Except for the spectral presence of Mark and Fortune, the floor was deserted as Sally made her way past the overturned chairs and abandoned tables to the bar. She filled a large wine glass with cognac, then sat down to await the police.
“Time to go,” said Fortune, standing.
“But she killed them!” exclaimed Mark.
“Only Melisa. Come along, I have a hotel room booked for us.”
For Mark, reality returned the moment the hotel door closed behind them. The methamphetamines faded but the vodka shots asserted themselves. He collapsed across the bed, and a hot flush blazed through him like molten lead. Sweat poured from his skin, sweat the colour of blood that smelled of rot.
• • • •
The maid found Mark the next morning, encrusted in dried blood. Emergency Services were called, but both the paramedics and police were astounded to find he still had a pulse. Another week passed before he regained consciousness.
“Now I hope that you’re aware of being a medical miracle,” said the oncologist heading the team of scientists gathered around Mark’s gurney.
“People keep saying that,” he replied.
“And you still have no recollection of your night out?”
“Not much. I went to a bar and drank vodka, then I must have passed out. I woke up in a hotel room, sweating blood.”
“Not blood, liquidised cancer tissue. Something supercharged your immune system, dissolving the tumours and excreting them as fluid. Apart from mixing methamphetamines and vodka, can you think of anything else that you did that night?”
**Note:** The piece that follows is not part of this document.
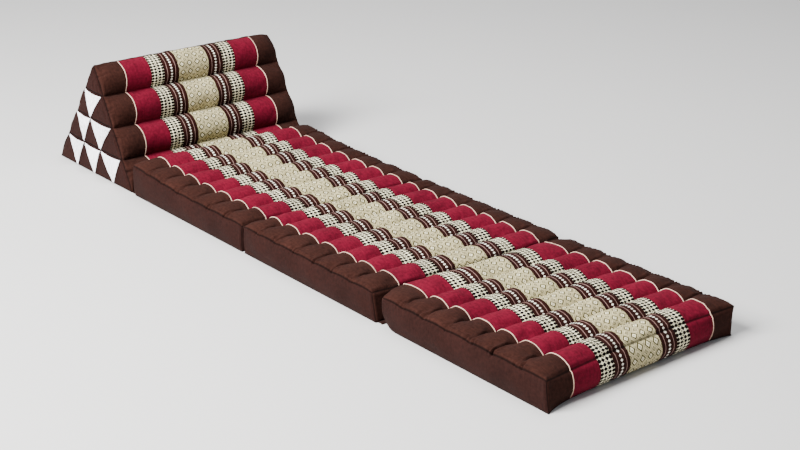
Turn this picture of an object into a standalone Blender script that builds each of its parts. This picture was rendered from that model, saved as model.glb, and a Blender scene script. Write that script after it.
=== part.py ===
"""Thai triangle cushion with its three-fold mattress, opened out flat on the floor.

One cover is sewn into four filled cushions: a three-sided prism to lean on and three mats.
Rows of stitching across the cover divide each of them into firm rolls.
Units are metres, +Z is up, +X runs from the prism to the foot of the last mat, and the
origin is the middle of the footprint, on the floor.
"""
import math

import bmesh
import bpy

COLLECTION = "thai_triangle_cushion"

# Sizes along X are measured from the fold between the prism and the first mat, and sizes
# along Y from halfway between the mats' side seams.
HALF_WIDTH = 0.250          # centre line to side seam
PRISM_DEPTH = 0.334         # footprint of the prism, from its back edge to the fold
PRISM_FRONT = -0.006        # front bottom edge, tucked in at the fold
PRISM_ROWS = 4              # rolls on each face of the prism
RIDGE_NEAR = (-0.142, 0.281)    # x and z of the ridge at the -Y end
RIDGE_FAR = (-0.160, 0.272)     # the same at the +Y end, where the ridge has sunk a little
FRONT_SWELL = 0.023         # how far a front roll stands out between its seams
BACK_SWELL = 0.013
FRONT_END_FULLNESS = 0.30   # share of its swell that a front roll keeps at its ends
BACK_END_FULLNESS = 0.25
PRISM_SEAM_SINK = 0.004     # the stitching pulls each seam this far into the prism
PRISM_END_SWELL = 0.005     # padding of the flat ends
PRISM_END_SEAM = 0.4        # share of that padding left where the ends are sewn across
PRISM_STRETCH = 1.022       # the prism is filled a little wider than the mats
PRISM_OFFSET = 0.0055       # and stands this much to their +Y side
PRESSED_AT = -0.0008        # the bottom roll is pressed flat here by the first mat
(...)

Nothing that you would believe, thought Mark.
“No, sorry.”
• • • •
A translucent shape solidified beside the gurney once Mark was alone again.
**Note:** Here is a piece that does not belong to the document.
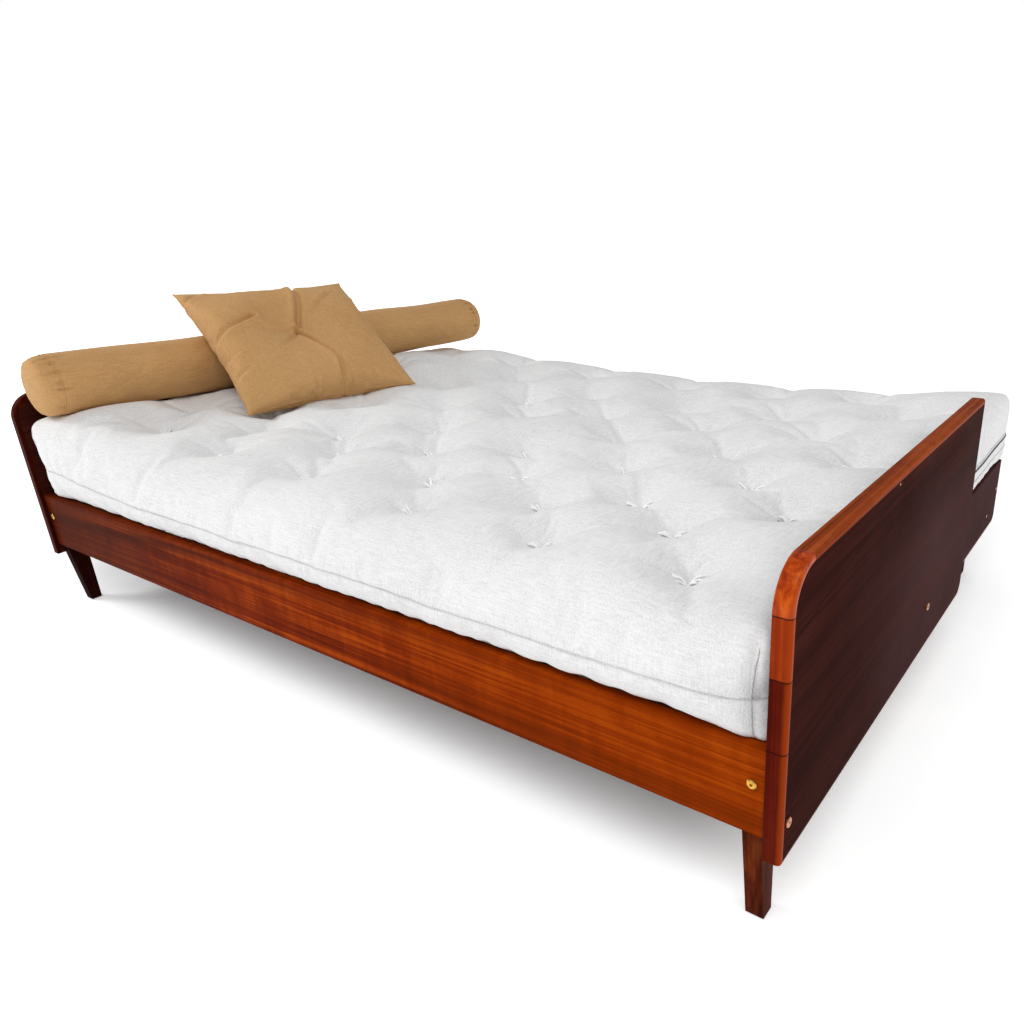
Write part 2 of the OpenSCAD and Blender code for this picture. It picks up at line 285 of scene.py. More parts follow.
class Nodes:
    """Short names for the nodes of one material."""

    def __init__(self, name):
        self.material = bpy.data.materials.new(name)
        self.material.use_nodes = True
        self.tree = self.material.node_tree
        self.shader = self.tree.nodes["Principled BSDF"]
        self.where = self.add("ShaderNodeTexCoord").outputs["Object"]

    def add(self, kind, **values):
        node = self.tree.nodes.new(kind)
        for k, v in values.items():
            setattr(node, k, v)
        return node

    def link(self, value, socket):
        if isinstance(value, bpy.types.NodeSocket):
            self.tree.links.new(value, socket)
        else:
            socket.default_value = value

    def stretch(self, scale, offset=(0, 0, 0)):
        node = self.add("ShaderNodeMapping")
        self.link(self.where, node.inputs["Vector"])
        node.inputs["Scale"].default_value = scale
        node.inputs["Location"].default_value = offset
        return node.outputs[0]

    def noise(self, scale, offset=(0, 0, 0), detail=3.0, rough=0.55, distortion=0.0):
        node = self.add("ShaderNodeTexNoise")
        self.link(self.stretch(scale, offset), node.inputs["Vector"])
        node.inputs["Scale"].default_value = 1.0
        node.inputs["Detail"].default_value = detail
        node.inputs["Roughness"].default_value = rough
        node.inputs["Distortion"].default_value = distortion
        return node.outputs["Fac"]

    def ramp(self, fac, *stops):
        node = self.add("ShaderNodeValToRGB")
        self.link(fac, node.inputs[0])
        r = node.color_ramp
        while len(r.elements) < len(stops):
            r.elements.new(0.5)
        for e, (p, c) in zip(r.elements, stops):
            e.position = p
            e.color = c if isinstance(c, tuple) else (c, c, c, 1)
        return node.outputs[0]

    def maths(self, how, a, b=0.0, c=0.0):
        node = self.add("ShaderNodeMath", operation=how)
        for v, s in zip((a, b, c), node.inputs):
            self.link(v, s)
        return node.outputs[0]

    def times(self, a, b):
        return self.maths("MULTIPLY", a, b)

    def less(self, a, b):
        return self.maths("SUBTRACT", a, b)

    def inverse(self, value):
        return self.less(1.0, value)

    def mix(self, fac, a, b):
        node = self.add("ShaderNodeMix", data_type="RGBA")
        self.link(fac, node.inputs[0])
        self.link(a, node.inputs[6])
        self.link(b, node.inputs[7])
        return node.outputs[2]

    def axis(self, which):
        node = self.add("ShaderNodeSeparateXYZ")
        self.link(self.where, node.inputs[0])
        return node.outputs[which]

    def band(self, value, lo, hi):
        """0 below lo, 1 above hi."""
        node = self.add("ShaderNodeMapRange", interpolation_type="SMOOTHSTEP")
        self.link(value, node.inputs[0])
        node.inputs[1].default_value, node.inputs[2].default_value = lo, hi
        return node.outputs[0]

    def bump(self, height, strength, distance, normal=None):
        node = self.add("ShaderNodeBump")
        self.link(height, node.inputs["Height"])
        node.inputs["Strength"].default_value = strength
        node.inputs["Distance"].default_value = distance
        if normal is not None:
            self.link(normal, node.inputs["Normal"])
        return node.outputs[0]

    def set(self, **values):
        for k, v in values.items():
            self.link(v, self.shader.inputs[k.replace("_", " ")])
        return self.material


def wood(name, grain, dark, mid, light, *, gloss, seed, figure, shine, coat=0.0, extra=None,
         streaks=60):
    """Varnished or bare wood. grain is the axis that its grain runs along, gloss its roughness,
    figure how much it is cross-figured and streaks how many streaks a metre of width has."""
    m = Nodes(name)

    def along(a, b):
        return tuple(a if i == grain else b for i in range(3))

    # from broad variation to single fibres, each with its scale along and across the grain
    off = (seed, seed * 0.7, seed * 0.4)
    warp = m.noise(along(0.9, 5), off, 2)
    broad = m.noise(along(0.55, streaks), off, 4, 0.6, 0.6)
    lines = m.noise(along(2.2, 170), off, 4, 0.65, 0.25)
    fibre = m.noise(along(26, 1500), off, 2, 0.6)
    figured = m.noise(along(34, 9), off, 3, 0.5, 0.4)
    tone = m.maths("MULTIPLY_ADD", lines, 0.42, m.times(broad, 0.62))
    tone = m.maths("MULTIPLY_ADD", warp, 0.16, tone)
    tone = m.maths("MULTIPLY_ADD", figured, figure * 0.35, tone)
    tone = m.maths("MULTIPLY_ADD", fibre, 0.10, tone)
    tone = m.less(tone, 0.17 + figure * 0.17)
    colour = m.ramp(tone, (0.30, dark), (0.47, mid), (0.66, light))
    pores = m.ramp(m.noise(along(48, 1900), (seed + 3, 0, 1), 2, 0.5), (0.30, 0.0), (0.38, 1.0))
    colour = m.mix(m.times(m.inverse(pores), 0.55), colour, dark)
    if extra:
        colour = extra(m, colour)
    height = m.maths("MULTIPLY_ADD", pores, 0.6, m.times(fibre, 0.35))
    wear = m.noise((7, 7, 7), off, 3)
    rough = m.maths("MULTIPLY_ADD", lines, 0.10, gloss - 0.12)
    rough = m.maths("MULTIPLY_ADD", wear, 0.16, rough)
    m.set(Base_Color=colour, Roughness=rough, Coat_Weight=coat, Coat_Roughness=0.1,
          Specular_IOR_Level=shine)
    m.set(Normal=m.bump(height, 0.22, 0.0004))
    return m.material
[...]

“Thank you for the rest of my life,” he said.
“Live it without regrets,” Fortune replied.
“What actually happened on that night?”
“I made Melisa choose Bjorn to help her break Jeff’s heart. I also knew that Bjorn was married to a psychotic.”
“Why kill them both?”
“Bjorn was a mess but survived through Fortune’s grace. It was Melisa I wanted dead; she was close to developing powers that would interfere with mine.”
“Why cure me in particular? A whim of Fortune?”
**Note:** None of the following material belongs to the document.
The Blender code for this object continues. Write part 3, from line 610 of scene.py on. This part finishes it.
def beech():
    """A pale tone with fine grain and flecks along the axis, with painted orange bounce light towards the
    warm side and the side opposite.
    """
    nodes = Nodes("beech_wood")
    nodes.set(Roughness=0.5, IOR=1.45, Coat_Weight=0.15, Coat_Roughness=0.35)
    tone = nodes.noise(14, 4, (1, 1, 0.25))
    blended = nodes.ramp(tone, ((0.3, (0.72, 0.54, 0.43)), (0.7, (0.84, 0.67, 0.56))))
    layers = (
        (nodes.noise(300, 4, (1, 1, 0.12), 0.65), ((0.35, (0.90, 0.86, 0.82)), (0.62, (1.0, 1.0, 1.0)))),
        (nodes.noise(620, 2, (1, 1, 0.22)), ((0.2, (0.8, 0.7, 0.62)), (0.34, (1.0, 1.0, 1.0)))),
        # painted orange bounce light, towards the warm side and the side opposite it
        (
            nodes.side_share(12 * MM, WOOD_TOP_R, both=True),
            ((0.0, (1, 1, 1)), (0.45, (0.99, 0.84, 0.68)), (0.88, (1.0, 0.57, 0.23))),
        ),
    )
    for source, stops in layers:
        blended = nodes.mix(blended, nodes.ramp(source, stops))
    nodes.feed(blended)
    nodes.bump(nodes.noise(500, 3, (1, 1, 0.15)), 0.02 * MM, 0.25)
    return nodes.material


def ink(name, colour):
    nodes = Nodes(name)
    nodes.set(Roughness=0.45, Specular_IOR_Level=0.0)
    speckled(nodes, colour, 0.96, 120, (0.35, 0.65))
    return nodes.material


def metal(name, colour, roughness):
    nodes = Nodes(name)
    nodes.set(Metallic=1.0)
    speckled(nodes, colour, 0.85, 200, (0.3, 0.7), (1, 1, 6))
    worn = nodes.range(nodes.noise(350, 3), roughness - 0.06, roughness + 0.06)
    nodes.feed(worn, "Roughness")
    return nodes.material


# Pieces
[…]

“I don’t have whims. I deliberately took a life, and Fortune’s Balance meant I had to give one back. I chose you because it was a chance to undo a stupid mistake. Of all mortals, you seem to like me for what I am.”
“You mean . . . you fancy me?”
“Mark, I’m lonely. When people get lucky they give Fortune no credit, yet they curse Fortune in hard times. Gamblers, soldiers, stockbrokers, they all pray to me, but only one mathematician, yourself, thinks me beautiful, elegant and alluring. I will always favour you.”
Fortune faded from view, but Mark lay awake for the rest of the night. How should Fortune’s boyfriend behave? he wondered over and over, but no answers presented themselves. Will we be good for each other? Where can we go for a date?